A situação das tramas no Brasil, avalia Mota, também não está tão distante assim do preconceito. “A gente é um país muito racista, muito preconceituoso, muito machista”, diz. Para ele, um “East Los High” no país provavelmente teria como protagonistas adolescentes nordestinos. “Eles são bonitos, ambiciosos, corajosos, querem ser diretores, presidentes, professores, eles não querem ser só o que a gente diz que o nordestino quer ser no Brasil”, acrescenta.

À parte do preconceito, o Brasil também tem muito a avançar também na área de séries, segundo Mota, que elogiou o papel da Ancine (a Agência Nacional do Cinema) no incentivo ao formato nos últimos anos.
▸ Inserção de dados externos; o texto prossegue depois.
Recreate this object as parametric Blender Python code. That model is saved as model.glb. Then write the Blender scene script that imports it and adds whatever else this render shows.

“A gente aplicou à TV o mesmo modelo exportador de matéria prima por anos. ‘Vamos fazer e vender novela e filme por décadas e não formar um mercado e mão de obra para série’”, diz. “São modelos narrativos completamente diferentes. Mas a gente acha que fazer série de 120 capítulos melodramática é a mesma coisa que fazer uma de 12 dramática. Aí grande parte do mundo investiu em séries e conteúdo digital e agora temos que correr atrás. Estamos atrasados, mas acelerando. Agora é continuar fazendo isso e também criar uma cultura de desenvolvimento de séries que não envolva só o roteirista e o produtor, mas também o executivo dos canais.”
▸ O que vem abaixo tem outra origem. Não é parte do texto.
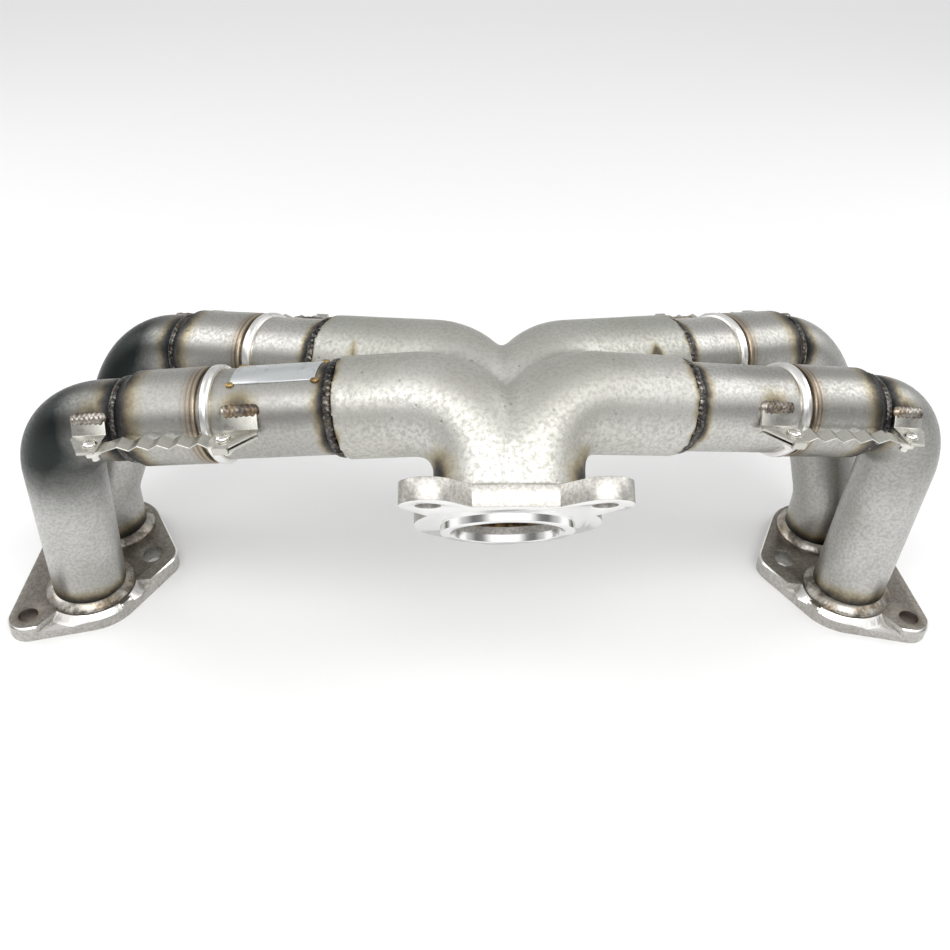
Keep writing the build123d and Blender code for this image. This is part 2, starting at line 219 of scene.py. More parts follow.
def from_point(tree, place, point):
    return add(tree, "ShaderNodeVectorMath", {0: place, 1: tuple(point)}, operation="SUBTRACT").outputs[0]


def span(tree, vector):
    """The length of a vector, in mm."""
    length = add(tree, "ShaderNodeVectorMath", {0: vector}, operation="LENGTH").outputs["Value"]
    return reckon(tree, "MULTIPLY", length, TO_MM)


def share_along(tree, vector, direction):
    """How far a vector reaches along a direction, in metres."""
    return add(tree, "ShaderNodeVectorMath", {0: vector, 1: tuple(direction)},
               operation="DOT_PRODUCT").outputs["Value"]


def only_x(tree, value):
    """A vector for a pattern that changes with one value."""
    return add(tree, "ShaderNodeCombineXYZ", {"X": value}).outputs[0]


OWN_TUBE = 36.0    # mm from a ring weld's centre; farther surfaces belong to another tube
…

O próprio produtor resolveu contribuir para dar aquele empurrãozinho ao formato, e criou em parceria com Carla Esmeralda, curadora do evento RioContent Market, a Escola de Séries, que tem a intenção de criar uma cultura do desenvolvimento de séries no Brasil. “Hoje o Brasil tem muita criatividade, ótimas histórias e ideias, mas não gostamos de método e processo”, afirma. “Do argumento até o piloto ir ao ar há um longo caminho que muita gente acha fácil. Os norte-americanos não têm metade de nossa criatividade e repertório mitológico (sincretismo religioso, influência indígena, afro-brasileira, etc). Mas eles compensam com método e processo”.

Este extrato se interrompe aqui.